Kaldı ki, hangi meslek müşteriye rağmen kendi özgünlüğünde yapılabiliyor ki?
Geçen seçim Biga’nın her mahallesine “mahalle merkezi” vaad etmişti CHP’li aday. Seçimi AKP’li aday yeniden kazanınca, her mahalleye birer düğün salonu inşa ettirdi.
Bizim mahalledeki o gün bugündür bomboş. Mahalle gençleri evlenmiyor mu ne?
Adaylar boş görünen her arsaya bir proje yapmaya öyle yatkın ki, boş arsa yoksa da önemli değil. Kamuya ait bir binayı yıkıp, yerine yeni proje yapmaya kalkıyorlar.

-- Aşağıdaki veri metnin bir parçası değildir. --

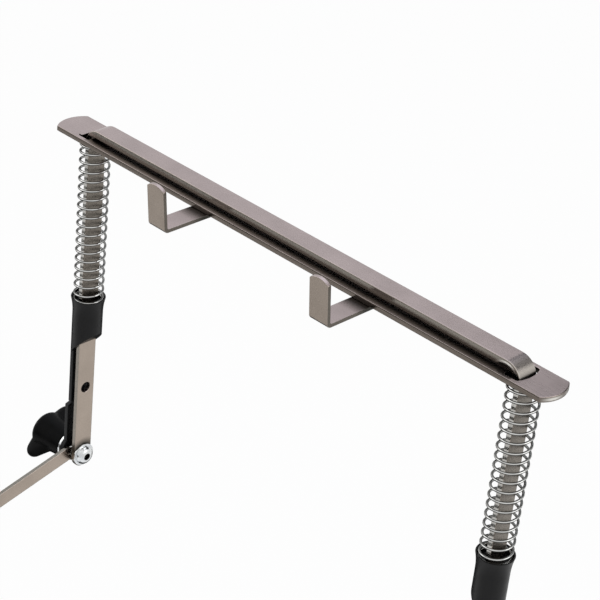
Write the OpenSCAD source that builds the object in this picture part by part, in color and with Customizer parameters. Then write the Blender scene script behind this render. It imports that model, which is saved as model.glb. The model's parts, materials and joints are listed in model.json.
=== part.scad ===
// Harmonica holder worn round the neck. A bent strip frame carries a sprung holder plate that
// presses a harmonica up against the crossbar, and the frame tilts on the ends of a neck loop.
// The origin is the inner face of the loop where it rests on the neck. +X is to the right in the
// front view, +Y leads from the neck towards the frame and +Z is up.

/* [Clamp frame] */
// Width of the flat strip that the frame is bent from
strip_w = 10; // [8:0.5:13]
// Thickness of that strip
strip_t = 2.5; // [2:0.1:3.2]
// Distance between the centre planes of the two uprights
upright_span = 248; // [220:1:300]
// Height of the crossbar's top above the pivots
frame_rise = 175.6; // [160:1:220]
// Outer radius of the bends between crossbar and uprights
frame_bend_r = 8; // [6:0.5:12]
// Height of the spare hole in each upright above the pivot
spare_hole_rise = 38.2; // [30:0.5:50]
// Diameter of the spare holes
spare_hole_d = 5.2; // [4.2:0.1:6.4]
// Distance from the pivots down to the uprights' rounded ends
upright_end = 6.7; // [5:0.1:9]

/* [Holder plate] */
// Depth of the holder plate from front to back
plate_w = 18; // [17:0.5:26]
// Thickness of the holder plate
plate_t = 2.5; // [1.5:0.1:3.5]
// How far the plate's corners stand out past the uprights' centre planes
plate_overhang = 14.8; // [10:0.1:25]
// How far each end of the plate bows out past its corners
plate_bow = 3.4; // [1:0.1:6]
// Empty space between the crossbar and the plate
grip_gap = 2.1; // [0.5:0.1:5]
// Play between a slot's ends and the edges of the strip
slot_end_play = 1.8; // [0.5:0.1:2.2]
// Radius of each slot's bowed outer edge
slot_bow_r = 16; // [12:0.5:40]
// Gap between a slot's inner edge and the frame's bend, which stops the plate
slot_stop_gap = 0.27; // [0.1:0.01:1]
// How far the plate has slid to the left, within the play of its slots
plate_slip = 1.4; // [0:0.1:2]

/* [Stop tabs] */
// Distance between the centres of the two stop tabs
tab_spacing = 93.6; // [60:1:140]
// Width of each stop tab
tab_w = 10; // [6:0.5:16]
// Thickness of each stop tab
tab_t = 1.8; // [1:0.1:2.3]
// Distance from the plate's centre line to the front of each tab's bend
tab_reach = 32.7; // [24:0.5:45]
// Height of the tabs' tips above the plate's top face
tab_rise = 17; // [8:0.5:22]
// Forward lean of the tabs' upright legs, in degrees
tab_lean = 6.7; // [0:0.1:15]
// Outer radius of the tabs' bends
tab_bend_r = 2.5; // [2.4:0.1:5]
// How far the tabs' tips bow up past their corners
tab_bow = 1.9; // [0.5:0.1:3]
// Length of each tab's lower leg behind the plate's centre line
tab_tail = 7; // [2:0.5:8]

/* [Springs] */
// Outer diameter of the springs
spring_d = 14.3; // [13:0.1:14.6]
// Diameter of the spring wire
wire_d = 1.1; // [0.8:0.1:1.4]
// Turns of each spring, the closed end turns included
spring_turns = 19.75; // [12:0.25:22]
// Number of turns wound close at each end
end_turns = 1.25; // [1:0.05:1.5]
// Rise of those turns
end_pitch = 1.5; // [1.4:0.1:2]
// Angle at which the left spring's wire starts at its lower end, in degrees
left_wire_start = 340; // [0:5:355]
// Angle at which the right spring's wire starts at its lower end, in degrees
right_wire_start = 110; // [0:5:355]

/* [Spring guides] */
// Height of the spring seat above the pivot
seat_rise = 85.4; // [75:0.2:100]
// Radius of the guides' round bodies
guide_r = 7.1; // [6.6:0.1:8]
// How far the cup's rim flares out past the body
cup_flare = 1.05; // [0.6:0.05:2]
// Wall thickness of the cup at its rim
cup_wall = 0.75; // [0.5:0.05:1]
// Depth of the cup that holds the spring's end
cup_depth = 2.6; // [0.8:0.1:4]
// Height of the flare below the rim
flare_h = 8; // [5:0.5:12]
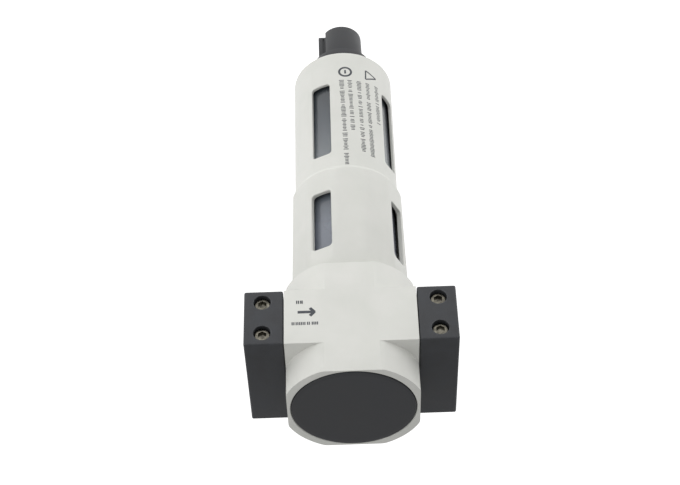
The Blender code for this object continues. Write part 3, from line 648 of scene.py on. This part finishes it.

Neyse ki, büyük kentlerdeki gibi henüz buralarda sıra garibanın evlerine gelmedi.
İşin en tuhaf yanı, belediyenin gerçek bütçesi, gelirleri nedir tam bir sır. Her aday “ben para bulurum” diyor, haberiniz olsun.
Biga’da ortalama bir konut 90 metrekare. Projelere bakıyoruz, makam odaları koltuğa oturacakların kendi konutlarından büyük.
Bu satırları Bigazete’nin en minik odasında (evin beşte biri), 110 santimetrelik masamda yazarken, gülme önceliğini kullanıyorum.
Biga’da 15 bine yakın zorunlu eğitim gören, 6 bin üniversitelimiz var. Türkiye’nin en ünlü şarkıcıları arkasına onlarca müzisyen üretmişiz. Yerel müzisyenlerle ayda bir ne konser var, ne de projelendiren.
Üç Adım Atlama ve Uzun Atlama’da Türkiye Şampiyonu çıkardık, Biga’da atletizmi krostan ibaret sanıyoruz. Üç kapalı spor salonumuz var. Salon sporlarında takım yok, seyirci yok.
Onlarca kültürel kimliğe sahip köylerimiz, çeşit çeşit ev yemeklerimiz var. Piyasa fastfood ve ustaları dışarıdan getiriyoruz.
Heykel atölyesi olan bir ilçeyiz, meydanlarımız yok ki heykellerimiz olsun.
Neyse... Fuarımız var, dışarıdan fuar şirketine bedel ödesek de, çok şükür lütfedip gelmiyor ve kendimiz yapıyoruz.
Proje ille de ozalite çekilmez değil mi?
Fez-leke
Bir hukuk terimi olmasına karşın, kamuoyunun siyasal bir kavram olarak gördüğü fezleke, yine gündemde.
Fezleke; bir yargı kararının, bir soruşturmanın veya bir teftiş raporunun özetidir.
Sınıflı toplumlarda, milletvekilleri ve bürokratlar gibi yargılanma ayrıcalığı bulunan kişiler vardır. Fezleke bu kişilerin yargılanabilmesi için, gücü elinde bulundurana gönderilen “izin verin yargılayalım” metinlerdir.
Fezlekeyi fez (halk dilinde fes) ve leke olarak ayrıştırdığımızda, başın üzerinde duran leke anlamına gelir ki; böyle anlaşılması daha mantıklı olabilir.
Bakanlarla ilgili fezlekeler 30 Mart yerel seçimleri sonrasına bırakılınca, feslerin başlarda bir süre daha duracağı anlaşılıyor.